Sunday, July 15, 2012

Smith's Falls, Canada

A cloudy, muggy day and the threat of thunderstorms kept today's travel short.  We are again going down the locks, always the preferred direction.  We entered the narrow Poonamalie Cut, passed through Poonamalie Lock,  and were again struck by the pride the Park Service and Lockmasters take in their little pieces of the world.  Clean, painted, and landscaped, with friendly, helpful staff.

We tied up in Victoria Park in Smith's Falls and toured the Rideau Museum this afternoon. 

The canal has been designed a UNESCO world heritage site, much to the pride of the Canadians.  This is truly a special place, worth the effort to get here.  There is live rhythm and blues music in the park across the way and a festive feeling.

The original three locks here have been replaced with a single combined lock but they smartly preserved the originals and incorporated them into Victoria Park.

Among my roles on the boat are Admiral, chief cook & bottle washer, and Insect Control Officer.  During the day, it's the deerflies, both in and out of the boat.  Come dusk, which is around 9:30 or so, the mosquitoes wake up.  The first night we left the doors open, and must have killed 20 of them in the berth area.  Most had already dined somewhere else, so swatting them left bloody spots on the walls, which then had to be cleaned.  We now put up the screens at 9:00 or so, but still get a few mosquitos when we open the door to take the dogs out for their final potty break of the day.

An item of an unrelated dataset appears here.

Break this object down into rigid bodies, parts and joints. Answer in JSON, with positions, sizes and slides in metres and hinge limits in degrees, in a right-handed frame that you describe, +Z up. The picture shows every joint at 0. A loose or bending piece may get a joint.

And these dogs attract children!  Everywhere we go, there are toddlers pointing "doggy, doggy".  There are lots of others dogs around, smaller nervous ones mostly.  Ours just stare lovingly out at the kids, who ask "can we pet the dog?"  And, of course we can't say no. Besides, it sure tires out the pups.

What the locals call the Quebec Rush is on.  This is the time when businesses in Quebec close down, and the French speakers come down to the canal in their cruisers.  Canada is a bilingual country, and the relationship between the two cultures is obviously uneasy.  On Saturday, the fellow travelers were English speakers, today they are all French.